● Dataset excerpt:
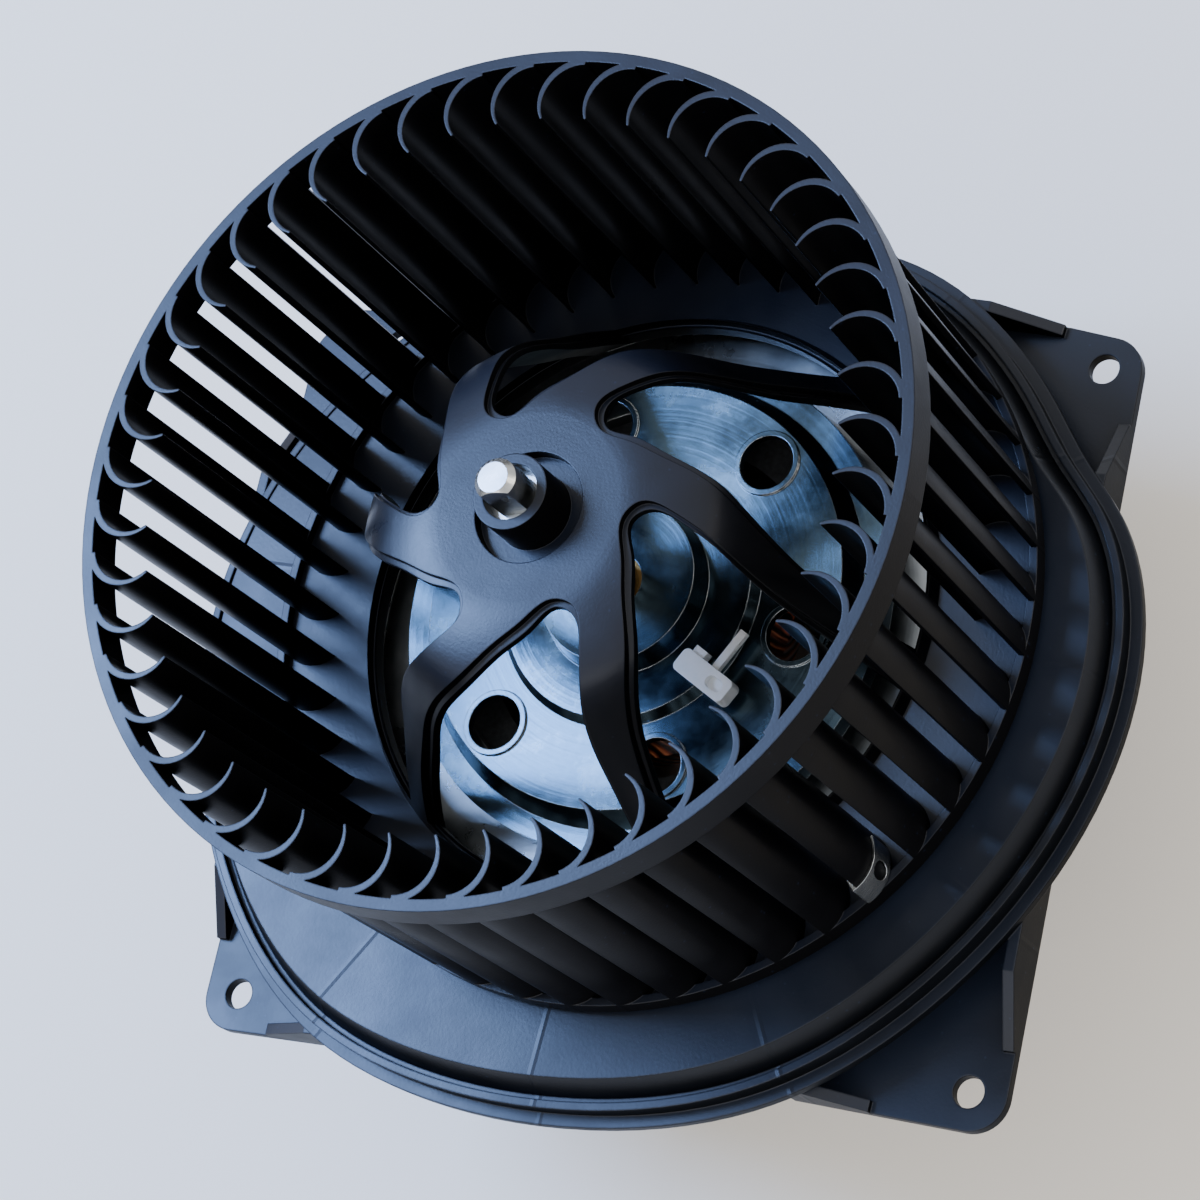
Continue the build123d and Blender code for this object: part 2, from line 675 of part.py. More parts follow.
# ---------------------------------------------------------------- field magnets
with BuildPart() as field_magnets:
    magnet = sector(magnet_inner_r, can_inner_r, -magnet_span / 2, magnet_span / 2)
    slabs(magnet, magnet_count, 45, magnet_bottom, magnet_top)
finish(field_magnets, "field_magnets")

spring_half = 45 - magnet_span / 2
with BuildPart() as magnet_springs:
    back = sector(can_inner_r - 0.7, can_inner_r, -spring_half, spring_half)
    slabs(back, magnet_count, 0, magnet_bottom + 4, magnet_top - 4)
    for side in (-1, 1):
        ends = sorted((side * spring_half, side * (spring_half - 1.1)))
        leg = sector(magnet_inner_r + 1.0, can_inner_r - 0.1, *ends)
        slabs(leg, magnet_count, 0, magnet_bottom + 4, magnet_top - 4)
finish(magnet_springs, "magnet_springs")

# ---------------------------------------------------------------- brush gear
card_bottom = card_top - card_thickness
terminal_place = polar(terminal_ring_r, terminal_turn)
with BuildPart() as brush_card:
    tube(card_r, commutator_r + 3.4, card_bottom, card_top)
    for number in range(4):
        rod(2.2, polar(card_r - 5.5, 68 + 90 * number), can_floor, card_bottom + 0.5)
        slab(sector(card_r - 4, card_r + 2, 40, 50), card_bottom - 1, card_top + 1, Mode.SUBTRACT,
             90 * number)
finish(brush_card, "brush_card")

half_w, half_h = tube_width / 2, tube_height / 2
with BuildPart() as brush_tubes:
    for number in range(4):
        outside = polygon((tube_start_r, -half_w), (tube_end_r, -half_w), (tube_end_r, half_w),
                          (tube_start_r, half_w))
        slab(outside, brush_level - half_h, brush_level + half_h, angle=90 * number)
        inside_w = half_w - tube_sheet
        inside = polygon((tube_start_r - 1, -inside_w), (tube_end_r - tube_sheet, -inside_w),
                         (tube_end_r - tube_sheet, inside_w), (tube_start_r - 1, inside_w))
        slab(inside, brush_level - half_h + tube_sheet, brush_level + half_h - tube_sheet,
             Mode.SUBTRACT, 90 * number)
finish(brush_tubes, "brush_tubes")

with BuildPart() as carbon_brushes:
    block = polygon((10, -brush_width / 2), (brush_face_r + brush_length, -brush_width / 2),
                    (brush_face_r + brush_length, brush_width / 2), (10, brush_width / 2))
    slabs(block, 4, 0, brush_level - brush_height / 2, brush_level + brush_height / 2)
    tube(brush_face_r, 0, card_top - 2, brush_level + brush_height, mode=Mode.SUBTRACT)
finish(carbon_brushes, "carbon_brushes")

spring_start = brush_face_r + brush_length + 0.3
spring_length = tube_end_r - tube_sheet - spring_start - 0.3
with BuildPart() as brush_springs:
    for number in range(4):
        place = polar(spring_start, 90 * number)
        coil = Helix(1.25, spring_length, 2.2, center=(0, 0, 0), direction=(0, 0, 1))
        with BuildSketch(Plane(origin=coil @ 0, z_dir=coil % 0)) as wire:
            Circle(0.25)
        spring = sweep(wire.sketch, path=coil, is_frenet=True, mode=Mode.PRIVATE)
        radial = Plane(origin=(shaft_x + place[0], shaft_y + place[1], brush_level),
                       x_dir=(0, 0, 1), z_dir=(*polar(1, 90 * number), 0))
        add(spring.moved(radial.location))
finish(brush_springs, "brush_springs")

with BuildPart() as suppression_chokes:
    for number in (45, 225):
        place = polar(25.0, number)
        lying = Plane(origin=(shaft_x + place[0], shaft_y + place[1], card_top + 3.3),
                      x_dir=(0, 0, 1), z_dir=(*polar(1, number + 90), 0))
        with BuildSketch(lying):
            Circle(2.4)
        extrude(amount=7.0, both=True)
        for ring in range(9):
            with BuildSketch(lying.offset(-5.4 + 1.25 * ring)):
                Circle(3.2)
            extrude(amount=1.0)
finish(suppression_chokes, "suppression_chokes")

with BuildPart() as terminals:
    for offset_along in (-3.4, 3.4):
        place = (terminal_ring_r, offset_along)
        blade = polygon((place[0] - 2.4, place[1] - 0.4), (place[0] + 2.4, place[1] - 0.4),
                        (place[0] + 2.4, place[1] + 0.4), (place[0] - 2.4, place[1] + 0.4))
        slab(blade, can_bottom - 9.0, card_bottom, angle=terminal_turn)
finish(terminals, "terminals")

with BuildPart() as lead_grommet:
    rod(7.0, terminal_place, can_bottom, can_floor)
    rod(8.8, terminal_place, can_bottom - 2.0, can_bottom)
    rod(8.8, terminal_place, can_floor, can_floor + 1.6)
    for offset_along in (-3.4, 3.4):
        slit = polygon((terminal_ring_r - 2.4, offset_along - 0.4),
                       (terminal_ring_r + 2.4, offset_along - 0.4),
                       (terminal_ring_r + 2.4, offset_along + 0.4),
                       (terminal_ring_r - 2.4, offset_along + 0.4))
        slab(slit, can_bottom - 3, can_floor + 3, Mode.SUBTRACT, terminal_turn)
finish(lead_grommet, "lead_grommet")

# ---------------------------------------------------------------- cable tie on the plate
tie_x, tie_y, tie_angle = 21.0, -16.4, -30.0    # from the shaft's axis, and its turn
head_length, head_width, head_height = 12.8, 4.8, 3.4
strap_width, strap_length = 1.6, 9.0
tie_level = plate_level + 2.0
tie_plane = Plane(origin=(shaft_x + tie_x, shaft_y + tie_y, tie_level)).rotated((0, 0, tie_angle))
with BuildPart() as cable_tie:
    with BuildSketch(tie_plane):
        RectangleRounded(head_length, head_width, 1.2)
    extrude(amount=head_height)
    # shallow oval hollow in the head's top
    with BuildSketch(tie_plane.offset(head_height)):
        with Locations((head_length / 2 - 3.4, 0)):
            SlotOverall(3.8, 2.4)
    extrude(amount=-1.2, mode=Mode.SUBTRACT)
    # pawl's end, standing out at the side
    with BuildSketch(tie_plane.offset(0.6)):
        with Locations((2.6 - head_length / 2, head_width / 2 + 0.6)):
            Rectangle(2.8, 1.6)
    extrude(amount=2.2)
    # cut end of the strap
    with BuildSketch(tie_plane.offset(0.6)):
        with Locations((0.2, head_width / 2 + strap_length / 2 - 0.4)):
            Rectangle(strap_width, strap_length)
    extrude(amount=1.2)
finish(cable_tie, "cable_tie")
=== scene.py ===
import json
import math

import bpy
from mathutils import Matrix, Vector


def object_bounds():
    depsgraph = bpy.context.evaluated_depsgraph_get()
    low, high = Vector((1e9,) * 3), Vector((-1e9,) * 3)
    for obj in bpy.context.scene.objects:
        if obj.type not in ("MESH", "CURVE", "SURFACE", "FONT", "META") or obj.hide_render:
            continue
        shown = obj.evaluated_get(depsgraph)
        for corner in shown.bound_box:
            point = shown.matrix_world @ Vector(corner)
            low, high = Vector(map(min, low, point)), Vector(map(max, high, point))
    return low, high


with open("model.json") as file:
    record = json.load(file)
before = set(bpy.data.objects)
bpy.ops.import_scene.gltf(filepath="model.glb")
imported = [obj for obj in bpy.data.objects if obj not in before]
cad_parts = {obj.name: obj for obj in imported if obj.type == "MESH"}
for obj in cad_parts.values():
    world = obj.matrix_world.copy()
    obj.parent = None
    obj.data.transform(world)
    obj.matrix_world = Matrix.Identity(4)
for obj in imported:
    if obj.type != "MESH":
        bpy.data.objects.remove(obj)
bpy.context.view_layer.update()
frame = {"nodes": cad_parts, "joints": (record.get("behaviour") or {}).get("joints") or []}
nodes = frame["nodes"]
axle = Vector(frame["joints"][0]["pos_m"])

# ------------------------------------------------------------------ mounting flange
# Injection-moulded base of the blower, black talc-filled polypropylene. It comes out of
# the mould with a fine spark-eroded grain, gate marks and flow lines, and it picks up
# light rubbing along its edges. Its upper faces get pale bluish dust together with a
# painted sheen that stands in for the cold light from above.


def srgb(code):
    """Linear RGBA of an sRGB hex colour: the sRGB curve undone for each channel."""
    levels = [int(code[i:i + 2], 16) / 255 for i in (1, 3, 5)]
    return [x / 12.92 if x <= 0.04045 else ((x + 0.055) / 1.055) ** 2.4 for x in levels] + [1.0]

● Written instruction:
Start at the line with "extrude(amount=-1.2, mode=Mode.SUBTRACT)" and stop after the line with "shown = obj.evaluated_get(depsgraph)". Repeat exactly the lines in that range.

● Full response:
    extrude(amount=-1.2, mode=Mode.SUBTRACT)
    # pawl's end, standing out at the side
    with BuildSketch(tie_plane.offset(0.6)):
        with Locations((2.6 - head_length / 2, head_width / 2 + 0.6)):
            Rectangle(2.8, 1.6)
    extrude(amount=2.2)
    # cut end of the strap
    with BuildSketch(tie_plane.offset(0.6)):
        with Locations((0.2, head_width / 2 + strap_length / 2 - 0.4)):
            Rectangle(strap_width, strap_length)
    extrude(amount=1.2)
finish(cable_tie, "cable_tie")
=== scene.py ===
import json
import math

import bpy
from mathutils import Matrix, Vector


def object_bounds():
    depsgraph = bpy.context.evaluated_depsgraph_get()
    low, high = Vector((1e9,) * 3), Vector((-1e9,) * 3)
    for obj in bpy.context.scene.objects:
        if obj.type not in ("MESH", "CURVE", "SURFACE", "FONT", "META") or obj.hide_render:
            continue
        shown = obj.evaluated_get(depsgraph)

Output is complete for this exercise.